• Data section
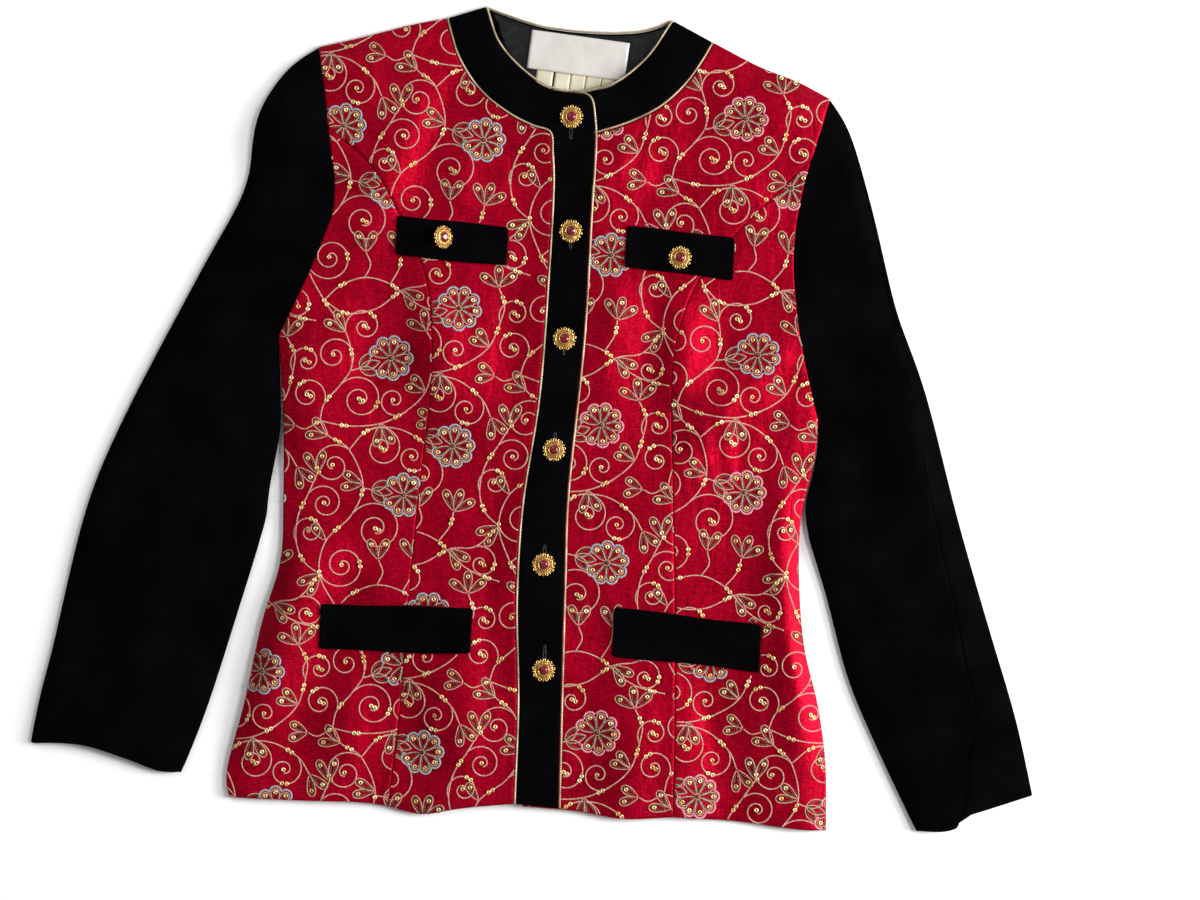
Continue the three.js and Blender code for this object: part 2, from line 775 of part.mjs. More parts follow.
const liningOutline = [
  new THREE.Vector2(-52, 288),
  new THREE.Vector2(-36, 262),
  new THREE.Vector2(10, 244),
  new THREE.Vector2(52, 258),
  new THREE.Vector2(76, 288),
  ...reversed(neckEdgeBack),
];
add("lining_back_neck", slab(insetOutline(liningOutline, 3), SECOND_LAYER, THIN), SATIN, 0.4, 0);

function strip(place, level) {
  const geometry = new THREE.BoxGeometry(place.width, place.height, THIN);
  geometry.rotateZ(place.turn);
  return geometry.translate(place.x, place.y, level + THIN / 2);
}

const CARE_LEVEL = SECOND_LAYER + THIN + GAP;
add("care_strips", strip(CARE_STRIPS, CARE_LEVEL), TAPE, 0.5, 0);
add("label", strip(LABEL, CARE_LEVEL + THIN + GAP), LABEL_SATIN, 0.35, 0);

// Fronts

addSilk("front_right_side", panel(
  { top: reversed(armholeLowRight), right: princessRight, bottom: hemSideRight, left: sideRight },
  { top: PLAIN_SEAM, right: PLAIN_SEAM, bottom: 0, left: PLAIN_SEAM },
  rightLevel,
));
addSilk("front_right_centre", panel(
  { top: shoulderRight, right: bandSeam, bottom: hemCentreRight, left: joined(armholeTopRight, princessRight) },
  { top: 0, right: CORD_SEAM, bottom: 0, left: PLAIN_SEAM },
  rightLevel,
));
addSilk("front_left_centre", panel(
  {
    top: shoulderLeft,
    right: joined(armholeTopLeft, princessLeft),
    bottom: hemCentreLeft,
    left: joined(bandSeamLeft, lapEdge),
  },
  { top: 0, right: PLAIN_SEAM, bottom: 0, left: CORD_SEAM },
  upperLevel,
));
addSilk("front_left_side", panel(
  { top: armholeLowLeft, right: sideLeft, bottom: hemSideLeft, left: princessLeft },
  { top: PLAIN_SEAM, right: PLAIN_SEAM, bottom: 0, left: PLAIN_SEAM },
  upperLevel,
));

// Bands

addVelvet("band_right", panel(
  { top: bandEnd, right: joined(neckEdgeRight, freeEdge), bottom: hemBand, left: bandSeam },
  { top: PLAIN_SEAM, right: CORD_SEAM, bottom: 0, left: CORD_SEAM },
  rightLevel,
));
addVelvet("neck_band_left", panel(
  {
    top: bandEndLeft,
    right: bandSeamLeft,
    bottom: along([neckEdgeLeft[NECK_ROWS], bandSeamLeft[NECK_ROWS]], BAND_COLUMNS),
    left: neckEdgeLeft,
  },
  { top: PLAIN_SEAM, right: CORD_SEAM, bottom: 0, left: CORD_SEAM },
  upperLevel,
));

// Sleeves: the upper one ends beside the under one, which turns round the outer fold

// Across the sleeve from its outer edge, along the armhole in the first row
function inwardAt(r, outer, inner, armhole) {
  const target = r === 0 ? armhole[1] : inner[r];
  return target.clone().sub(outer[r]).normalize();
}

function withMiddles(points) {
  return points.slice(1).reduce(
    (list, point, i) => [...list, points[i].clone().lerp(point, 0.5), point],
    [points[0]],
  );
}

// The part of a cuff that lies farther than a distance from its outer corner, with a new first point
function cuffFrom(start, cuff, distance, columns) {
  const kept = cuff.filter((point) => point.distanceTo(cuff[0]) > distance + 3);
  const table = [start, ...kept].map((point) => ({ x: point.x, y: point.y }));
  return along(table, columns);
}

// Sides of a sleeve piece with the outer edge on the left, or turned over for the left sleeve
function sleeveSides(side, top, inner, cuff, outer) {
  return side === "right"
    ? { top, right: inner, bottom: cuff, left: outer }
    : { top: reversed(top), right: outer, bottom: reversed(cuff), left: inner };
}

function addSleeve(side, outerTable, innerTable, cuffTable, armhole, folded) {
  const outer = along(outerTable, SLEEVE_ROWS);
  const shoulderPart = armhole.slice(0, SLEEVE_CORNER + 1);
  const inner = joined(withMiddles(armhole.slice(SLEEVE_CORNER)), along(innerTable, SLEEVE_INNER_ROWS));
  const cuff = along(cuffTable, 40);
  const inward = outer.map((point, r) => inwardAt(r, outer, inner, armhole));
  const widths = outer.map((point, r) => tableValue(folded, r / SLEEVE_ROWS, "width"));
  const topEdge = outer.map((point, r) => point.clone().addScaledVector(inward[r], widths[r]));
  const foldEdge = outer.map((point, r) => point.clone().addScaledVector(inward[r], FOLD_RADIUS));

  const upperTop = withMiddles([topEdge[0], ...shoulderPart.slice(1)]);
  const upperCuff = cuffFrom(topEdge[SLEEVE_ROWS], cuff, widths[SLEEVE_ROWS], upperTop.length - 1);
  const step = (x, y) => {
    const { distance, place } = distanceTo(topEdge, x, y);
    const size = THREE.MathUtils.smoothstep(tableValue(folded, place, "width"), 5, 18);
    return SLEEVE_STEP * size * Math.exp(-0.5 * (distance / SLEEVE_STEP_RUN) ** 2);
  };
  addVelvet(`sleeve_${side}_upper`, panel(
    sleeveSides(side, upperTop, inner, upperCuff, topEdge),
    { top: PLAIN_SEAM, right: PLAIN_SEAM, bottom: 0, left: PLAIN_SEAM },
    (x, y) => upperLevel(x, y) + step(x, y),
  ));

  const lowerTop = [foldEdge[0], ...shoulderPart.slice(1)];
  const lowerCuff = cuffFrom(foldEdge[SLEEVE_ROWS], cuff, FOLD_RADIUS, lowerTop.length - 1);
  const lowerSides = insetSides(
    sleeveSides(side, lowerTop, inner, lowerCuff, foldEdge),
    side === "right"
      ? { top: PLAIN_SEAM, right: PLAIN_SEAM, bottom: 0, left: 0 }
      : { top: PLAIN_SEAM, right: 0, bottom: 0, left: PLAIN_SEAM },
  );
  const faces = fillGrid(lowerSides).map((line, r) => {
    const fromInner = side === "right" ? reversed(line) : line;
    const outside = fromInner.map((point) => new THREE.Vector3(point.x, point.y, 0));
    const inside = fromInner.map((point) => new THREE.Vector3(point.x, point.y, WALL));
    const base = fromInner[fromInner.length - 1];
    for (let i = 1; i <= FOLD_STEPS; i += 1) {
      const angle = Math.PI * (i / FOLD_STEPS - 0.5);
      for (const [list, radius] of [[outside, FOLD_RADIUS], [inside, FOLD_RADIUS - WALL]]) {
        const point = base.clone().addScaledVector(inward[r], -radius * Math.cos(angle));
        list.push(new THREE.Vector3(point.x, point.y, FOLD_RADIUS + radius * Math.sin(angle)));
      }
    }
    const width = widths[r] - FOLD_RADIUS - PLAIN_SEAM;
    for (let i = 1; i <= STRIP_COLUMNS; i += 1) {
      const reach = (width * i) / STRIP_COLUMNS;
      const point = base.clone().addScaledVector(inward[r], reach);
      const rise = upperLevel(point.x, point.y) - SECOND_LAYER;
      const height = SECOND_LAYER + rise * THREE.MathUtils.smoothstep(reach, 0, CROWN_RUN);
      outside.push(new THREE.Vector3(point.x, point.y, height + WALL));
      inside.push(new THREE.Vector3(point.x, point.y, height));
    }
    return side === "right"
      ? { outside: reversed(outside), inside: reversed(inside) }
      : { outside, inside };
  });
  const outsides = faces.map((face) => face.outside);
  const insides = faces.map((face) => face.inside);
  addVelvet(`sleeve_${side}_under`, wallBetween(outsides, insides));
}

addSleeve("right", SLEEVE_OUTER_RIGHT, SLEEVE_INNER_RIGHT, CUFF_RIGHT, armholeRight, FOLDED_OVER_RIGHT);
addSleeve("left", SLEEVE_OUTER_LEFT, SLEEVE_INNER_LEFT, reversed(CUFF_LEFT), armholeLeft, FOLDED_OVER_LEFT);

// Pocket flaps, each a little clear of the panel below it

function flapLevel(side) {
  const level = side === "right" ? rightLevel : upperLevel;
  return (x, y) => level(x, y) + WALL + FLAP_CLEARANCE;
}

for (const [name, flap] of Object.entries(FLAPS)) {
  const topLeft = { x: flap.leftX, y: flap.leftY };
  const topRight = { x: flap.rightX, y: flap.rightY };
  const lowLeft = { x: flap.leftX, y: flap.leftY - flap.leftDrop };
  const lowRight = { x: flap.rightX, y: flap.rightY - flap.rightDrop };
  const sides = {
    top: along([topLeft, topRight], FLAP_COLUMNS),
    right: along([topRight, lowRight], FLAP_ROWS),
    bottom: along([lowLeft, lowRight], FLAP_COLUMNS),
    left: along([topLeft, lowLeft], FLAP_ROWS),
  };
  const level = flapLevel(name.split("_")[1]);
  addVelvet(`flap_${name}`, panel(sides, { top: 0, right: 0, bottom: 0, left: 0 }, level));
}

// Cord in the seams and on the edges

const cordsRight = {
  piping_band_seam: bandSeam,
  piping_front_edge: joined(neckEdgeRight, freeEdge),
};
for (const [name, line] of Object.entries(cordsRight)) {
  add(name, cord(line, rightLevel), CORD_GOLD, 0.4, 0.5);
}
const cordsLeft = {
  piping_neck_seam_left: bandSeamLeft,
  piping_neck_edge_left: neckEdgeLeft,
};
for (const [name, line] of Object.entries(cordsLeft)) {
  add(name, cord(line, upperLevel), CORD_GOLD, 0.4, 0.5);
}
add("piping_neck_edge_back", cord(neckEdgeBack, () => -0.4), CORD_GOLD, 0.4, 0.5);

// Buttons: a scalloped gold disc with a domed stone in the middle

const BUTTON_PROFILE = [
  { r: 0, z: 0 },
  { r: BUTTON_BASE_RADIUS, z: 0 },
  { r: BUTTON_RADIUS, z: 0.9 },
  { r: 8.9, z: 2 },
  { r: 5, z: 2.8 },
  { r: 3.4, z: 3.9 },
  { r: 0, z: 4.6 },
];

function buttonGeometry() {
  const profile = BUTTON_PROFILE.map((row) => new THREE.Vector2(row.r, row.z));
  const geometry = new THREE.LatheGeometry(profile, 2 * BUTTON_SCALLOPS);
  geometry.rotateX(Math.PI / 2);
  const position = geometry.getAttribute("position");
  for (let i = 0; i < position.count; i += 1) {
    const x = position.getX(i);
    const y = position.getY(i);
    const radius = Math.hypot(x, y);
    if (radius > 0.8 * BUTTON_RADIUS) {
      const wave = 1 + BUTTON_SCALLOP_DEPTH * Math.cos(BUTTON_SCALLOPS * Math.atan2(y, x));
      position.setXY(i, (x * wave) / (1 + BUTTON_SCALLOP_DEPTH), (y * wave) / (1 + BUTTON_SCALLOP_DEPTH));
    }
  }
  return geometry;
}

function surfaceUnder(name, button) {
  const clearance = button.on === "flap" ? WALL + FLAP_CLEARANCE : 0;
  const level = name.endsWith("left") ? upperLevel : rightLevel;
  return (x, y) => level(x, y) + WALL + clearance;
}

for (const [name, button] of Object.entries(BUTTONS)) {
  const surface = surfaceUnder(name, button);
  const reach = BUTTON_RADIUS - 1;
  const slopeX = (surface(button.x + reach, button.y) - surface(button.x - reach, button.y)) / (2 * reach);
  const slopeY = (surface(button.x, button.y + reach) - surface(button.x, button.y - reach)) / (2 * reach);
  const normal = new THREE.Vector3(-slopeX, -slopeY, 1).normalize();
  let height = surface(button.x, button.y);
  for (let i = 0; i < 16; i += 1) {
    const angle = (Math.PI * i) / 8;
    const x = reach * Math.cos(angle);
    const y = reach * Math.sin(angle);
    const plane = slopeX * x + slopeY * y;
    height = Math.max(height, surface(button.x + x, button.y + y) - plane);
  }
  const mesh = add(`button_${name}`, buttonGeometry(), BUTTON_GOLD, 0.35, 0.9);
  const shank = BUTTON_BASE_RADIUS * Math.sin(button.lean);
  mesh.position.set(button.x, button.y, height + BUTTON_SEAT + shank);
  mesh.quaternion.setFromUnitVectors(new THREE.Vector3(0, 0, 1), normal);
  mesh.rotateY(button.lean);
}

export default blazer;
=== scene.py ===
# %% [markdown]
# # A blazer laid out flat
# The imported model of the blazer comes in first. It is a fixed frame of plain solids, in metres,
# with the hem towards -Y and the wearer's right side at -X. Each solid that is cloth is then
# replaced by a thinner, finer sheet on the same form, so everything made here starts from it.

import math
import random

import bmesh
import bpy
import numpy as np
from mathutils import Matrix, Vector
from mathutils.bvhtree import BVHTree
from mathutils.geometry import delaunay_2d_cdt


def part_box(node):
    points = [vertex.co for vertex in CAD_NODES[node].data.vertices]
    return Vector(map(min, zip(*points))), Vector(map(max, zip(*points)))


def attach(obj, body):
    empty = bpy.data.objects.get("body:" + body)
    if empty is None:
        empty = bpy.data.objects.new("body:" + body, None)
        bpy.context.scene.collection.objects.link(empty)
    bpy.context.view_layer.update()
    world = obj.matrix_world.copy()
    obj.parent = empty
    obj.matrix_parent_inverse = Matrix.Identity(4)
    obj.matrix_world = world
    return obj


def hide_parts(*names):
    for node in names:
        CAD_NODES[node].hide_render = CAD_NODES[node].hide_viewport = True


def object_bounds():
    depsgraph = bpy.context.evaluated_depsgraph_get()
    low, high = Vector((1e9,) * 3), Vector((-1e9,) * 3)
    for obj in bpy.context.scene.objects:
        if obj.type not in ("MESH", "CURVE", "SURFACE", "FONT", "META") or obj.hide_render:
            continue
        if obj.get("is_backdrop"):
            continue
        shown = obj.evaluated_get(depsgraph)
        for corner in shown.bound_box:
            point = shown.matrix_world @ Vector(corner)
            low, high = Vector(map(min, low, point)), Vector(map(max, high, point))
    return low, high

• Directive
All lines that include "context" are to be gathered and copied.

• Written solution
        bpy.context.scene.collection.objects.link(empty)
    bpy.context.view_layer.update()
    depsgraph = bpy.context.evaluated_depsgraph_get()
    for obj in bpy.context.scene.objects:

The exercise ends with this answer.